Washington Examiner:

While President Obama campaigned on a promise that his universal health care plan would lower premiums, his controversial adviser and plan architect was privately warning the state of Wisconsin that Obamacare was poised to massively increase insurance costs for average residents, internal documents show.

Jonathan Gruber, the MIT economist currently under fire for suggesting the Obama administration tried to deceive the public about the Affordable Care Act, was hired by former Democratic Wisconsin Gov. Jim Doyle in 2010 to conduct an analysis on how the federal health-care reform would impact the state.

Mr. Gruber’s study predicted about 90 percent of individuals without employer-sponsored or public insurance would see their premiums spike by an average of 41 percent. Once tax subsidies were factored in, about 60 percent of those in the individual market were projected to see their premiums go up 31 percent, according to his analysis.

In addition, 53 percent of those insured by companies with fewer than 50 employees, would see their premiums rise by an average of 15 percent even after subsidies, Mr. Gruber forecasted. The report warned such increases could impact small companies’ decision whether to provide health insurance to their workers.

“There remains some uncertainty about employer reactions given the many forces which might impact their decision to offer insurance,” the report said.

The contrast between the Obama administration’s optimistic rhetoric on Obamacare and Mr. Gruber’s private warnings to Wisconsin is certain to attract new attention from the Republican-led Congress, which wants to know whether there was an effort by the administration to deceive the public about the true consequences of the law as Mr. Gruber suggested in a videotape that surfaced recently.

Mr. Gruber and the White House declined comment when contacted by The Washington Times this week.

The Gruber study, which was released publicly in August 2011 with little fanfare in the state of Wisconsin, was largely ignored by Mr. Obama, who campaigned in 2012 that insurance premiums would actually decrease under his healthcare legislation.

“So when you hear about the Affordable Care Act — Obamacare — and I don’t mind the name because I really do care. That’s why we passed it,” the president declared in a campaign speech in Cincinnati, Ohio back in July 2012, “you should know that once we have fully implemented, you’re going to be able to buy insurance through a pool so that you can get the same good rates as a group that if you’re an employee at a big company you can get right now — which means your premiums will go down.”

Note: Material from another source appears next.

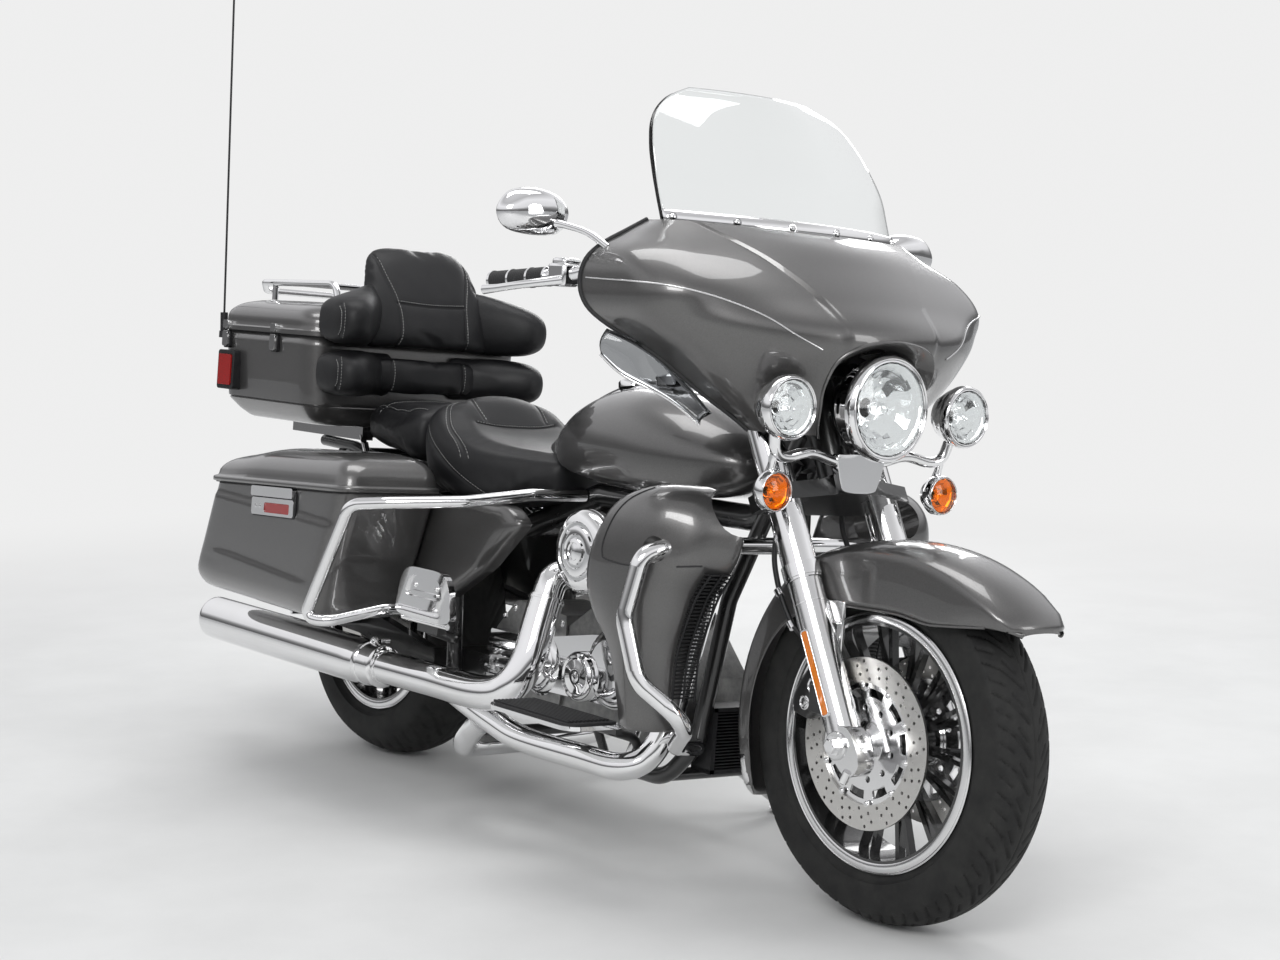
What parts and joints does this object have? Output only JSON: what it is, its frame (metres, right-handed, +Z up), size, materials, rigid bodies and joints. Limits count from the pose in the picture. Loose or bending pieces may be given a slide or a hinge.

In Wisconsin, Republican Gov. Scott Walker, considered by many to be a potential 2016 presidential candidate, distrusted the campaign promises, largely because of the work Mr. Gruber had done for the state’s previous administration, and has long advocated for repealing the law.

In addition to premium rate increases, Mr. Gruber’s work estimated that 100,000 Wisconsinites would be involuntarily dropped from their employer sponsored health insurance also running counter to the President’s claim at the time that if a you liked their health-care policy, you could keep it.